Nelle notazioni finali si accenna alla situazione dei Paesi (di altri
continenti) nei quali si applica il c.d. jus soli integrale e ad alcune
degli inconvenienti che questo sistema può determinare, ad esempio,
negli USA.
Inoltre, si dà conto del riapertura del dibattito sul “contenuto” della
cittadinanza della UE in collegamento con quello della necessità di
garantire una tutela “effettiva” dei diritti fondamentali, con
corrispondente riduzione della sovranità degli Stati in materia di
determinazione dei requisiti per l’acquisto e la perdita della
cittadinanza nazionale.
Si rileva, inoltre, che data la centralità del tema della cittadinanza
al fine di offrire una adeguata protezione dei diritti (fondamentali)
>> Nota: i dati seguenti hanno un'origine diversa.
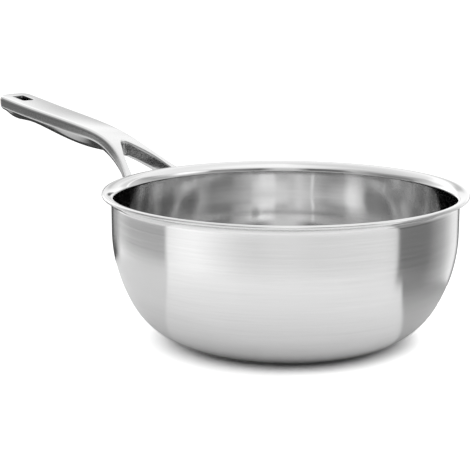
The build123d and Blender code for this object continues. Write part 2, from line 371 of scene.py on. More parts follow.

degli extracomunitari e degli apolidi che vivono o vorrebbero vivere in
Europa, sarebbe auspicabile che, i Governi degli Stati UE riuscissero,
in tempi brevi, a fare chiarezza sulle cruciali questioni ancora aperte
che riguardano il CEAS - Common European Asylum System (Sistema Europeo
Comune di Asilo), con l’intento di rafforzare l’idea che per la UE è
basilare garantire la tutela dei diritti umani, in attuazione dei
principi della Carta europea dei diritti fondamentali e quindi di
dirigere il dibattito in materia di immigrazione sul piano
dell’integrazione, piuttosto che su quello securitario,
finora prevalente.
Questi risultati si potrebbero conseguire sia in sede del rinnovamento
del programma di Stoccolma, in materia di giustizia e affari interni
(che scade nel 2014, nel corso della presidenza italiana del Consiglio
UE) sia in sede di riflessione in materia dei principi di base del
CEAS che i Governi, in prossimità del “massacro” di Lampedusa del
3 ottobre 2013, si sono impegnati a fare a giugno 2014.